I was browsing through threads on the forum the other day and came across a link to a sponsor-form.pdf (SU07/01) I saved this to my computer and intended to print it out for myself and 3 other supporting sponsor family members.

However, after looking through the required documents on the ukba.homeoffice.gov.uk site, I'm not seeing mention of the requirement of this particular form. Perhaps I'm mistaken and this form isn't suitable for a spouse visa application?

Thank you!


----------



## Joppa (Sep 7, 2009)

mongobean said:


> Hello!
> 
> I was browsing through threads on the forum the other day and came across a link to a sponsor-form.pdf (SU07/01) I saved this to my computer and intended to print it out for myself and 3 other supporting sponsor family members.
> 
> However, after looking through the required documents on the ukba.homeoffice.gov.uk site, I'm not seeing mention of the requirement of this particular form. Perhaps I'm mistaken and this form isn't suitable for a spouse visa application?


It is suitable for spouse visa application. There is no mention of the form in the main body of the text, as its use isn't compulsory.
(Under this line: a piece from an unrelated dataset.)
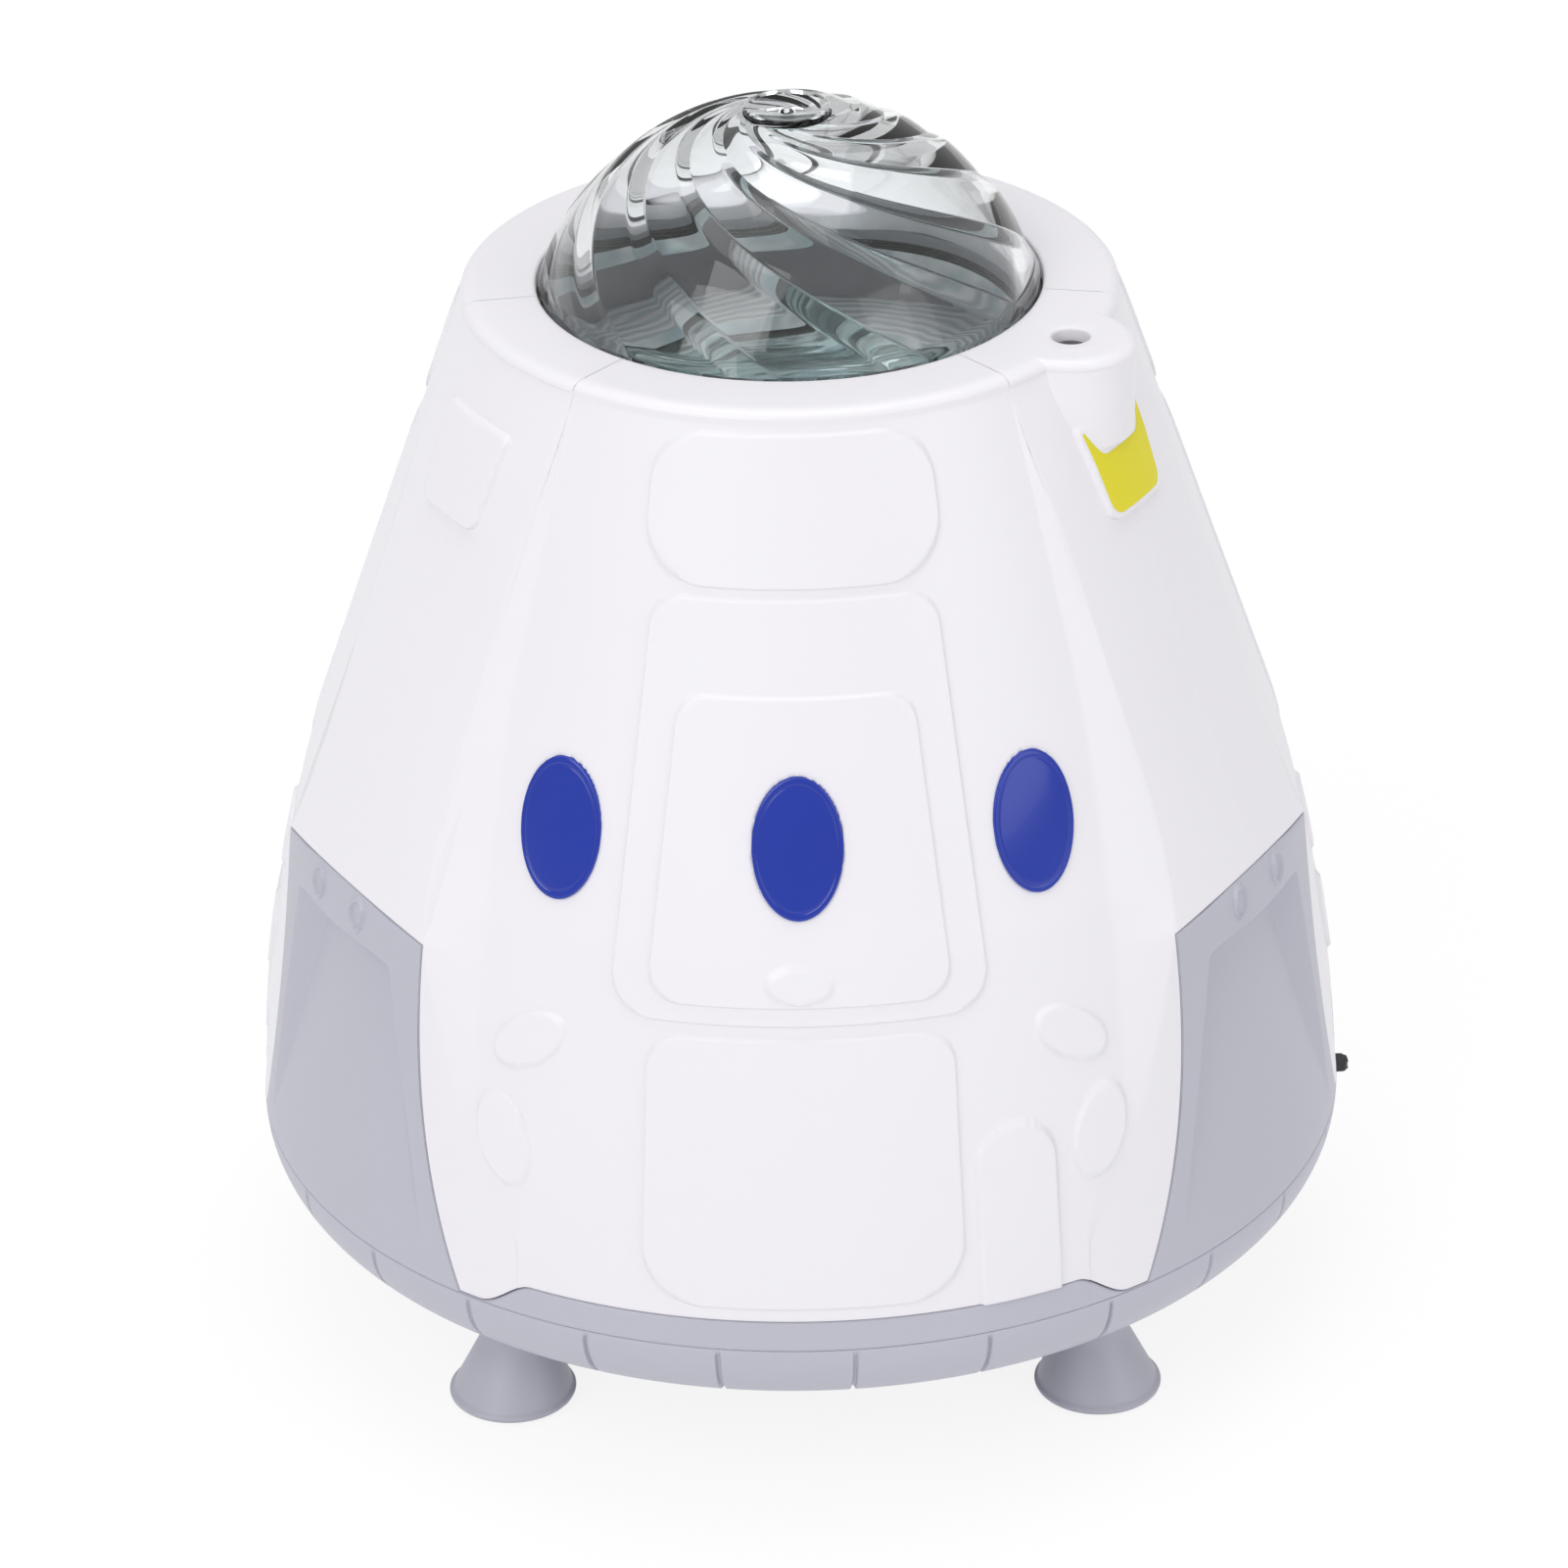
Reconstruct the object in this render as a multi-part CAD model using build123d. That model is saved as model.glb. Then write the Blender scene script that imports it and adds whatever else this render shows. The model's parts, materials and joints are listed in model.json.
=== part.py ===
from build123d import *
from math import asin, atan, cos, exp, log, pi, radians, sin, sqrt, tan
import os

# Planetarium projector shaped like a space capsule. Millimetres, +Z up, floor at Z = 0.
# The front face looks along -Y. Azimuths are counted from the front towards +X.
# Heights named *_Z are absolute; profiles of the capsule are counted from its seam.

# ---------------------------------------------------------------- capsule form
SEAM_Z = 32.0                       # joint between the base tray and the lower shell
SEAM_RADIUS = 84.0
CONE_FOOT = (SEAM_RADIUS - 10.0, 59.5)      # where the straight cone of a white face starts
FACE_BULGE = (SEAM_RADIUS - 3.8, 33.0)      # point on the round lower stretch of a white face
RING_EDGE = (49.1, 131.0)           # upper end of the cone
RING_RISE = 134.4                   # top of the ring above the seam
RING_ROUND = 1.8                    # rounding of the ring's outer edge
RING_LIP = 0.3                     # the ring stands this proud of the cone below it
RING_LIP_HEIGHT = 1.9
SHELL_WALL = 2.2
TOP_WALL = 2.5
SHOULDER = (SEAM_RADIUS - 5.1, 53.5)        # corner between the white and the grey side cones
SIDE_TOP = (50.1, 131.0)
FACE_AZIMUTHS = (0, 120, 240)
SIDE_AZIMUTHS = (60, 180, 300)
CREASE_TOP = (49.4, 19.3, 130.0)    # bevel plane of a side: radius, azimuth off its middle, height
CREASE_LOW = (SEAM_RADIUS - 3.1, 23.6, 30.0)
CREASE_OUTER = (SEAM_RADIUS - 10.1, 15.4, 67.0)

# ---------------------------------------------------------------- split between the shells
SPLIT_GAP = 0.25
PANEL_FOOT_HALF = 32.4              # grey side panel, half widths across its middle
PANEL_LOW = (25.0, 19.5)
PANEL_MID = (21.8, 39.0)
PANEL_CORNER = (21.5, 53.5)
PANEL_CROWN = 55.6
BAND_RISE = 5.0                     # grey band under a white face
WAVE_INNER = 42.0
WAVE_OUTER = 49.0
WHITE_FOOT = 0.35
LIP_INNER = SEAM_RADIUS - 4.6
LIP_OUTER = SEAM_RADIUS - 3.1
LIP_RISE = 9.7
SCOOP_TOP = (14.5, 46.2)
SCOOP_FOOT = (25.5, 3.0)
SCOOP_DEPTH = 2.6
SCOOP_CORNER = 5.0
SCOOP_BACK = 2.0                    # wall left behind the scoop
GREY_WALL = 2.4
OVAL_SIZE = (1.8, 2.9)              # half width and half height of an oval on the frame
OVAL_SPREAD = 6.1
OVAL_RISE = 50.4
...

It is attached to a special section on Maintenance and Accommodation (MAA) under Policy and Law.

Or you can instead just supply a letter from your external sponsor offering free housing etc, plus supporting documents .


----------



## mongobean (May 29, 2011)

Thank you very much for the helpful info, Joppa!


----------



## s34n (Jun 25, 2012)

Sorry for the bump...

Is this now required after July the 9th?

Somebody has told me that this is the case...


----------



## nyclon (Apr 3, 2011)

s34n said:


> Sorry for the bump...
> 
> Is this now required after July the 9th?
> 
> Somebody has told me that this is the case...
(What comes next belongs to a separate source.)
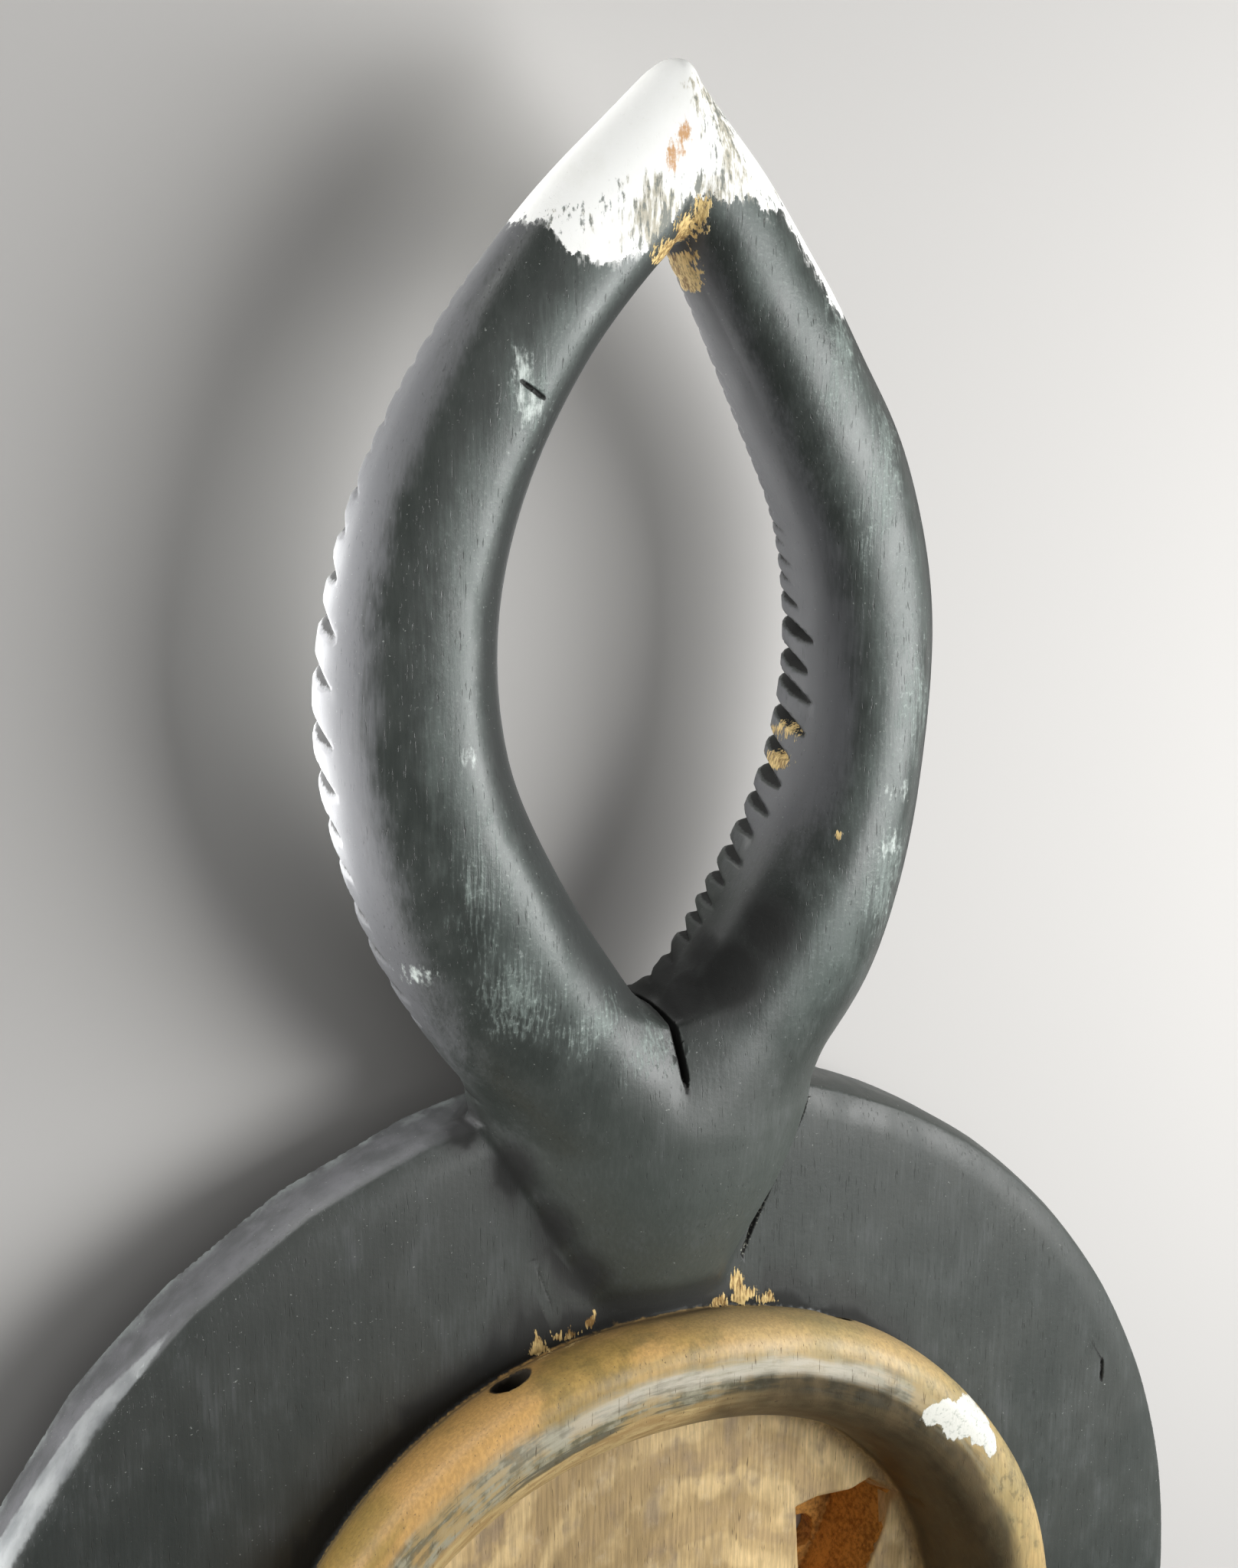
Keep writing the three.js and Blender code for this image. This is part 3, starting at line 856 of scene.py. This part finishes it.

Since 3rd party sponsorship is no longer allowed, no.


----------



## s34n (Jun 25, 2012)

nyclon said:


> Since 3rd party sponsorship is no longer allowed, no.


Thanks for your reply!

I filled out the first section of the VISA application, it gave me this message...
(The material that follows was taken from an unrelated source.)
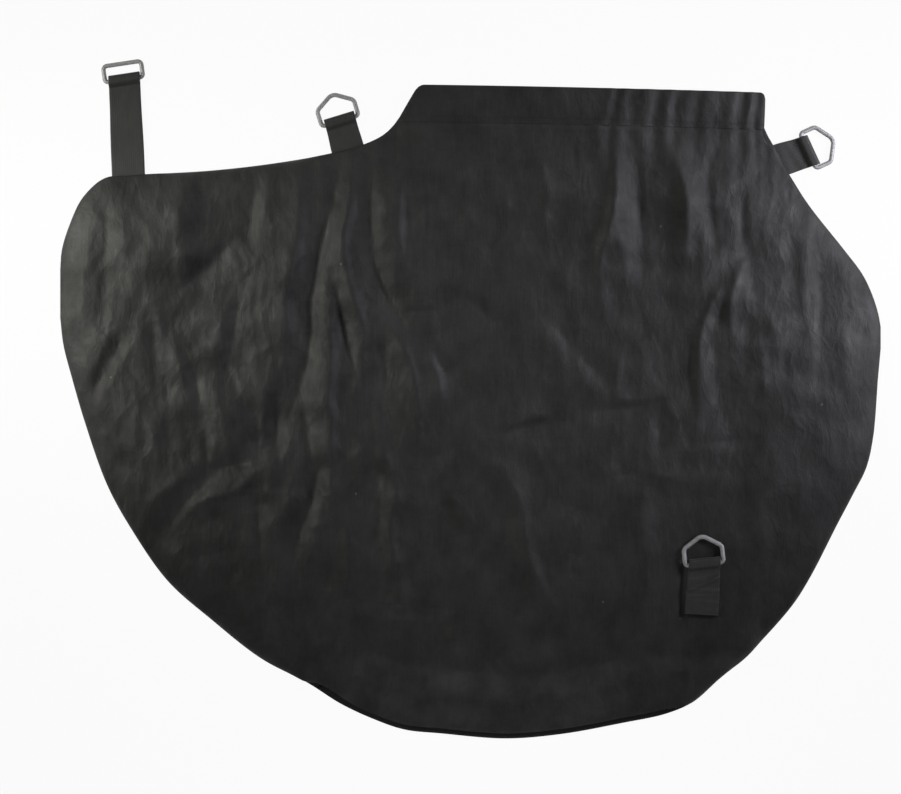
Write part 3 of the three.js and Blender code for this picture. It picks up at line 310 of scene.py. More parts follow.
def crease_rise(x, y, line, before, after, height):
    """One crease: its height falls off as an exponential of the distance, at a different rate on each
    side of the line, so the crest stays sharp, and as a bell beyond its two ends. It starts low at its
    first point, and eases a little at its last one."""
    rise = np.zeros_like(x)
    margin = 5 * max(before, after)
    low, high = line.min(axis=0) - margin, line.max(axis=0) + margin
    near = (x > low[0]) & (x < high[0]) & (y > low[1]) & (y < high[1])
    if not near.any():
        return rise
    px, py = x[near], y[near]
    nearest, offset, beyond = np.full_like(px, np.inf), np.zeros_like(px), np.zeros_like(px)
    arc, begun = np.zeros_like(px), 0.0
    for start, end in zip(line[:-1], line[1:]):
        run = end - start
        length = np.hypot(*run)
        along = ((px - start[0]) * run[0] + (py - start[1]) * run[1]) / length
        side = ((px - start[0]) * run[1] - (py - start[1]) * run[0]) / length
        past = np.maximum(0, np.abs(along - length / 2) - length / 2)
        closer = np.hypot(past, side) < nearest
        nearest[closer] = np.hypot(past, side)[closer]
        offset[closer], beyond[closer] = side[closer], past[closer]
        arc[closer] = begun + np.clip(along, 0, length)[closer]
        begun += length
    reach = np.where(offset < 0, before, after)
    crest = np.exp(CREST_SOFTNESS - np.hypot(offset / reach, CREST_SOFTNESS))
    done = arc / begun
    grown = mix(CREASE_START, 1, ease(done / CREASE_GROWTH))
    taper = grown * mix(CREASE_END, 1, ease((1 - done) / CREASE_FALL))
    rise[near] = height * taper * crest * bell(beyond / (1.2 * min(before, after) + 3))
    return rise


def crumples(x, y, seed, count):
    """Seeded small creases, short and mostly upright, closer together and sharper to the left."""
    chance = np.random.default_rng(seed)
    total = np.zeros_like(x)
    for _ in range(count):
        place = -372 + 744 * chance.random() ** CRUMPLE_CROWDING, chance.uniform(-290, 250)
        turn = math.radians(chance.normal(*CRUMPLE_TURN))
        half = chance.uniform(*CRUMPLE_HALF)
        left = 1 - ease((place[0] + 60) / 200)
        reach = chance.uniform(*CRUMPLE_REACH, 2) + 2.5 * (1 - left)
        height = chance.choice((-1, 1)) * chance.uniform(*CRUMPLE_HEIGHT) * (0.4 + 0.9 * left)
        bend = chance.normal(0, CRUMPLE_BEND) * half
        along = np.array([math.cos(turn), math.sin(turn)])
        aside = np.array([-along[1], along[0]])
        line = np.array([place - along * half, place + aside * bend, place + along * half])
        total += crease_rise(x, y, line, *reach, height)
    return total


def undulation(x, y, seed, count, shortest, longest):
    """Seeded sum of plane waves of many directions and lengths, about 1 high at its peaks."""
    chance = np.random.default_rng(seed)
    total = np.zeros_like(x)
    for _ in range(count):
        turn, length = chance.uniform(0, np.pi), chance.uniform(shortest, longest)
        turns = (x * math.cos(turn) + y * math.sin(turn)) / length
        total += np.sin(2 * np.pi * turns + chance.uniform(0, 6.3))
    return total / math.sqrt(2 * count)


def edge_y(line, x):
    """Height of an edge at x, from the middle of the bag's box."""
    return np.interp(x, line[:, 0], line[:, 1])


def along_zip(x, left, right):
    """1 along the zip, and an ease to 0 at both ends, given as its reach beyond the end and its length."""
    return ease((x - ZIP_LEFT + left[0]) / left[1]) * ease((ZIP_RIGHT + right[0] - x) / right[1])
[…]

*Sponsorship Undertaking Form (SU07)
If you are applying for settlement as the parent, grandparent or other dependant relative of someone in the UK, your sponsor needs to complete and sign the Sponsorship Undertaking Form (SU07), which can be found on the UK Border Agency Website
By signing this form, your sponsor confirms that they will be responsible for your maintenance and accommodation in the UK. You should include this completed form when you make your settlement application.*

Do you think they just haven't updated the system? It sounds like as a Spouse, it never WAS ever required?


----------



## Joppa (Sep 7, 2009)

No, it never was compulsory but you could have attached it to your spouse settlement visa application under the old rules.
Since the rule change, no third-party sponsorship is allowed so you can't use it for spouse/partner/fiancé(e) visa application.


----------